Na mesma quinta-feira, a agitação tradicional do Baixo Leblon perdia força por volta das 23h. Nesse horário, no bistrô Cafeína Leblon, na Avenida Ataulfo de Paiva, a advogada Andréia Maia, 26 anos, contava que a guerra de traficantes na Rocinha em abril do ano passado marcou a época em que passou a ter medo da violência.
- Ainda não deixei de sair à noite, mas minha mãe e minha tia já desistiram - relata a moradora de São Conrado.
Dividindo mesa com a advogada, o administrador André Albuquerque, 28 anos, morador do Leblon, explica seu novo conceito de diversão noturna: sair pelo bairro ou ficar em casa, depois de alugar algum filme. Por ora, os programas em bairros afastados estão descartados.
Do outro lado da avenida, a Pizzaria Guanabara estava com boa clientela em comparação com a concorrência do bairro. Mas o gerente do estabelecimento, Élcio Pereira, explica que o movimento só se mantém por causa da tradição da pizzaria. Há poucos anos, diz Pereira, a calçada ficava lotada de freqüentadores quase até de manhã.
- Moro em Niterói mas estou sempre na Zona Sul e fico por aqui. Não vou à Barra há muito tempo. Qualquer coisa leva medo às pessoas.
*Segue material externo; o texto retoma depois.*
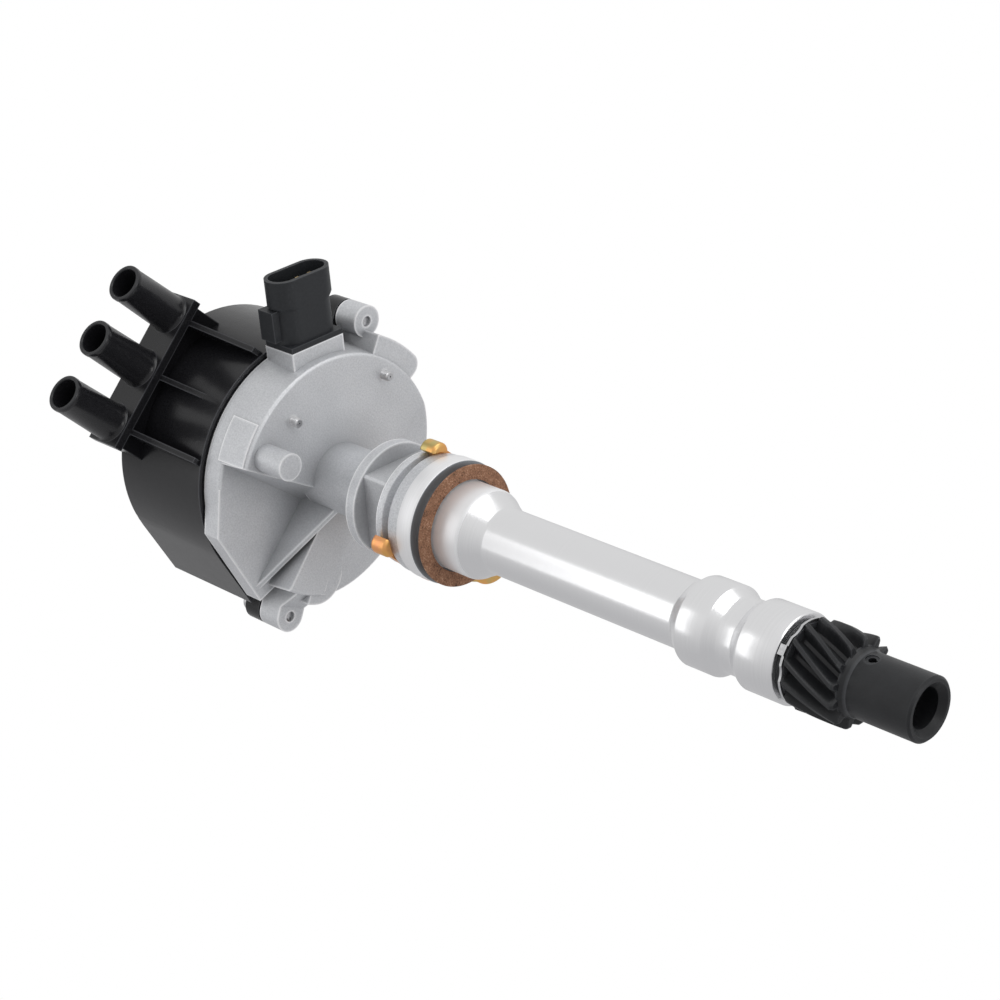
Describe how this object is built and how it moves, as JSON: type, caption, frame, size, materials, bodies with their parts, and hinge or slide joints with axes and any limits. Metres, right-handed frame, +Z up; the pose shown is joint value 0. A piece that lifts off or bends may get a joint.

Outro dia estava no Túnel Rebouças quando estourou o escapamento de um carro e os motoristas pensaram que se tratava de um tiroteio - conta a jornalista Julia Enne, 24 anos, que estava com o namorado na Pizzaria Guanabara.
Para voltar para casa, Julia ela não pega mais o Rebouças e prefere as pistas do Aterro do Flamengo - caminho mais longo onde, diz ela, sente-se mais segura.

Fonte: Jornal do Brasil - JB On Line

Um comentário:

Saramar disse...

Luiz, bom dia.
Que pena! A cidade maravilhosa, a mais linda do país, a mais importante se ver assim refém dos bandidos, por absoluta irresponsabilidade dos governantes que deixaram a situação chegar a esse ponto.